No. Because I need to make things right.
When I woke up this morning, I was expecting that, yes, I was a day late. But maybe they'd give me a chance, like "Hey, this is your last chance as agreed on. So, you can either update or pass the reigns". But then, I wake up to see that I was already ditched. I was too late. I messed up. But rather than take that into consideration, I thought you had betrayed me. That by not giving me that heads-up, you were showing you didn't trust me. You didn't care about me. I was hurt and angry. It didn't help that I had strained my calf muscle to the point where I was limping in pain everywhere I was going.

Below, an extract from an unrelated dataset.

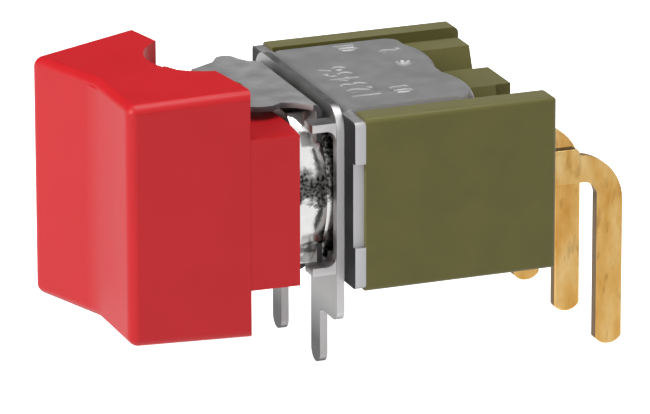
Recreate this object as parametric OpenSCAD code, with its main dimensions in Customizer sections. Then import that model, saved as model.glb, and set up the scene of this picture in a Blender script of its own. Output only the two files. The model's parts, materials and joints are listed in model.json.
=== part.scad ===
// Mini rocker switch for right-angle board mounting, single pole, two positions.
// Millimetres. The board's top is z = 0 and the common pin's axis is x = y = 0.
// The rocker faces -X, the pins bend down at +X, and +Z points up from the board.

/* [Case] */
// Length of the moulded case along Y
case_l = 12.7; // [11.5:0.1:14]
// Depth of the moulded case behind the steel frame
case_d = 9; // [8.6:0.1:11]
// Height of the moulded case
case_h = 7.9; // [7.4:0.1:9]
// Thickness of the two end lips beside the steel frame
lip_t = 1.2; // [0.8:0.05:1.35]
// Outer edge radius of the moulding
case_r = 0.25; // [0.1:0.05:0.4]
// Depth of the terminal barriers behind the case
barrier_d = 0.75; // [0.3:0.05:1]
// Height of the terminal barriers above the switch axis
barrier_h = 2.45; // [2.3:0.05:2.7]
// Wall between the contact chamber and the barriers' tops
roof_t = 0.55; // [0.4:0.05:0.8]
// Depth of the contact chamber
chamber_d = 6.2; // [6:0.1:6.6]
// Thickness of the chamber's end walls
end_wall_t = 1.3; // [0.9:0.05:1.35]

/* [Steel frame] */
// Thickness of the frame's steel sheet
frame_t = 0.5; // [0.3:0.05:0.6]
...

It honestly felt like no one cared. That I was, in fact, the bad guy because no one bothered to give me the time of day or let me know beforehand.
I'm sorry I called you a motherfucker. I'm sorry I let this bother me so much, and I know my behavior cannot be excused. Well, actually, yes it can because rage is a hell of a drug and I legitimately did not care. But my point is you've likely never been so angry as to feel like someone could literally die and you wouldn't care. I imagine you've never been shivering and shaking with your anger, burning inside like a plague as you want nothing more than to scare the other person and make them feel sorry they've ever messed with you.

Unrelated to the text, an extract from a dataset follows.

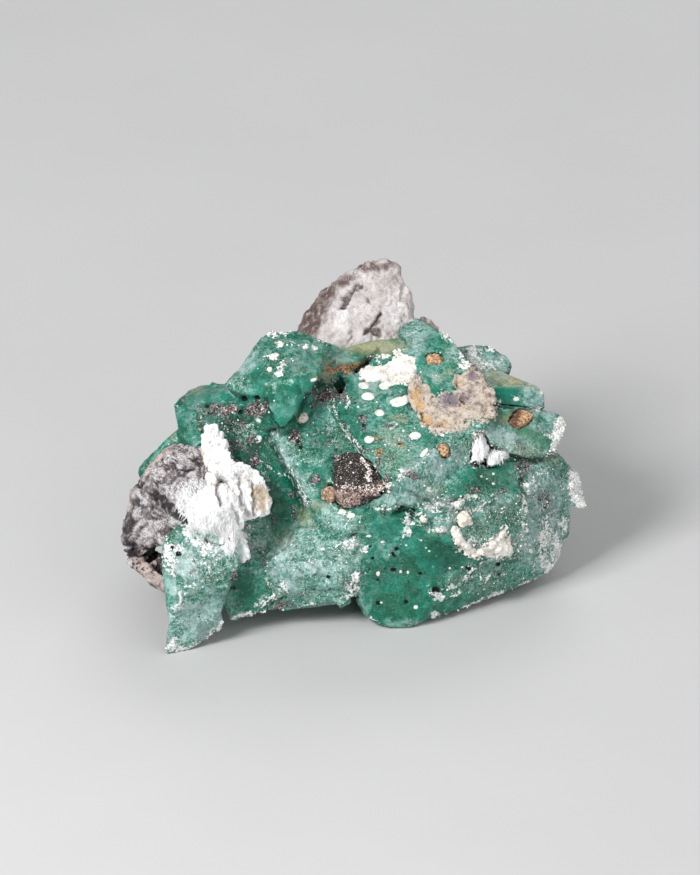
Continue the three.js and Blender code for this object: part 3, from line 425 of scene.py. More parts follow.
BROWN = [
    (-1.2, 42.7, 1, 0.35, 0.9), (-26.3, 38.2, 0.5, 0.35, 0.7), (-25, 39.2, 0.3, 0.6, 0.5),
    (3.4, 32, 0.4, 0.6, 0.6), (3.6, 30.4, 0.5, 0.6, 1), (6.8, 32, 0.6, 0.4, 0.8), (3, 32.6, 0.6, 0.5, 0.8),
    (5.2, 30.2, 0.4, 0.3, 0.8), (4.6, 32.2, 1, 0.35, 0.6), (-5.9, 19.4, 0.35, 0.35, 0.5),
    (-4.4, 25.4, 0.8, 0.3, 0.6),
] + lines(
    ([(-4.2, 43), (-2.6, 43.2), (-0.8, 43.5), (0.6, 44), (1.8, 44.6)], 0.5, 0.95),
)

OLIVE = [
    (3, 46.6, 4.4, 1.2, 0.95), (23, 41.8, 4.8, 1, 1, -12), (27, 40.7, 1.6, 0.5, 0.9, -20),
    (-3.4, 44.2, 2.6, 0.5, 0.35), (-4.6, 41.9, 1.4, 0.8, 0.7), (-7.6, 21, 0.9, 1.6, 0.6),
    (-10.6, 17.4, 1, 1.6, 0.5, -25), (-5.8, 22.6, 1.6, 0.6, 0.5), (6.3, 31.7, 1.5, 0.35, 0.7),
    (6.4, 35.6, 1.4, 0.6, 0.5), (12.6, 41.8, 1, 0.4, 0.6), (14.2, 42.8, 0.6, 0.6, 0.5),
    (-24.6, 40, 2, 0.5, 0.55), (-27.8, 34.4, 0.5, 2, 0.4), (20, 40.8, 1.2, 0.5, 0.6),
    (22.4, 32, 2, 1, 0.4, -32), (26, 30.6, 2, 1.2, 0.35), (11.8, 24.4, 1.4, 1.4, 0.3),
    (5.4, 33, 2, 1, 0.25), (29.6, 29.4, 1.8, 0.6, 0.3), (6, 29.4, 3, 2, 0.14), (26, 33, 3, 1.6, 0.15),
    (24, 35.4, 2.4, 1, 0.7),
]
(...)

It's not "Your fault", you aren't "greedy". But I didn't break any forum guidelines, either. I never called you a racial slur, I never asked you for nudes, and I never insulted you directly. It was either generic swears that are easily construed as mere exclamations, or me saying an idea was stupid.
But no. I'm not going. Not when there's a chance I can make things right. Not when there is a way I can do things to where everyone goes home happy. So, either you tell me again to go and I disagree, or you sit down and talk to me for once. "What we had" isn't over, likely because I have no idea what you're talking about (since nothing before this thread even went up gave the slightest impression we ever had a volatile relationship, so I'm pretty sure you pulled that out of your ass, but whatever) So, which we be: Talk it out, or have me stay here forever, never letting up the fact that I got screwed until I either get banned or die?
EDIT: Oh, and if you're going to say "You're breaking a site rule, I told you to leave"-Nah. You said "I think you should go." Yes, that's the polite way to say "Get out", but it also uses ambiguous syntax. My favorite kind of syntax. So, I used it to my advantage.
EDIT2: Oh...thank you for...considering it...I guess?